Tabii satırlar arasında tertemiz aşklar, birbirinden sakınan Müslüman kızlar ve Müslüman gençler de dikkatimi çekiyordu.
Camilerde halka halka ders yapmaları, sonra bu sohbet halkalarını işkence gördükleri hapishanelere taşımaları, bambaşka bir hayattan bize haber veriyor.
Kitabı okurken “Gazze'de yaşamak ne zormuş!” diyesi geliyor insanın. Kimin, ne zaman, nerede öleceği/öldürüleceği hiç belli değil, kitabın satırlar arasında.
Annesi, akşam eve geç gelmelerini asla kabul etmiyor. Devamlı endişe ile yaşayan anne yüreği, çocuklarını tehlikeli şeylerden uzak tutmaya çalışıyor.
Bazı isimler aklımda kaldı kitaptan. Genç yaşta ismi duyulan Yahya Ayyaş, insanlara bomba yapmayı öğreten, feda eylemleri yapmanın önünü açan ve mühendis lakabını alan şehit.
Sonra daha birçok kahraman şehitler... Hepsi satırların arasındaki mümtaz yerini alıyor.
Beni duygulandıran şahadet şuuru diye yazılan/söylenen ninniler.
“Başörtümü getir, ey kapıda duran, başörtümü getir, silahımı getir. Ey kapıda duran, silahımı getir.” Bu ninnilerle çocuğunu, torununu uyutuyor anneler.
“O zaman annemizin sütü ile birlikte emdiğimiz bu kelimelerin ne anlama geldiğini anladım. Meğer ruhumuzun derinliklerine bir fidan gibi dikilen sözleri dinliyormuşuz, annemiz ruhumuza direniş tohumlarını ekiyormuş. Bu sözler kanımıza karışmış ve damarlarımızda geziniyorlar.”
Uzun olması sebebiyle, anlatılabilecek bir kitap değil. Sadece okunarak, neredeyse, gün gün izlenebilecek bir kitap. Dili bakımından oldukça akıcı ve sade bir tercüme. Birbirine benzer sahneler çok. Ama her şeye rağmen farklı bir hayat. Bir direniş, bir diriliş destanı.

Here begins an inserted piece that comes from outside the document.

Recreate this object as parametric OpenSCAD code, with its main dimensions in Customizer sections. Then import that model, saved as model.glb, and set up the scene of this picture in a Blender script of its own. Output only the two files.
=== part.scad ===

Düşman, işbirlikçilerle içlerine kadar girmiş olsa bile, sokaklarında devriye atsa bile, yapacak bir şeylerin olabileceğini düşündüren bizim Kuvva-yı Milliyeyi ve Kurtuluş savaşımızı hissettiren bir eylemler bütünü.
Bir taraftan direniş ve mücadele, bir taraftan siyasi tartışmalar, bir taraftan bölünmüşlük, öbür taraftan düşmanın kurmuş olduğu tuzaklar... Evlatlar, gelinler, torunlar, düğünler, ikramlar, ziyafetler... Her şey kitabın sayfalar arasında.
Filistin'de bunca zulmün yaşandığı böylesi dönemlerde bu kitabı okumak, o günleri hem izleyip hem de daha beterini gözler önünde seyretmek vicdanımızın canlanmasına büyük katkı sağlayacağını düşünüyorum.
Uzun zamandır Siyonistlerin onca güçlü ve gelişmiş teknolojisine karşı böyle direniş sergilemesi, Gazze halkının nasıl bir süreçten geçip geldiğini görmek açısından kitabın sayfaları bize onlarca ipucu veriyor.
Bence herkes alıp bölüm bölüm okumalı, cüz cüz okunan Kur’an-ı Kerim gibi.
Madleen gemisinin 12 vicdanlı insanın (aktivistin) yürüyüşünü gördüğümüz ve şahit olduğumuz gibi dünden bugüne tüm olanları izlemek açısından Diken ve Karanfil isimli kitap şehit Yahya Sinvar'ın kaleminden çıkmasından dolayı da çok değerli bir eser.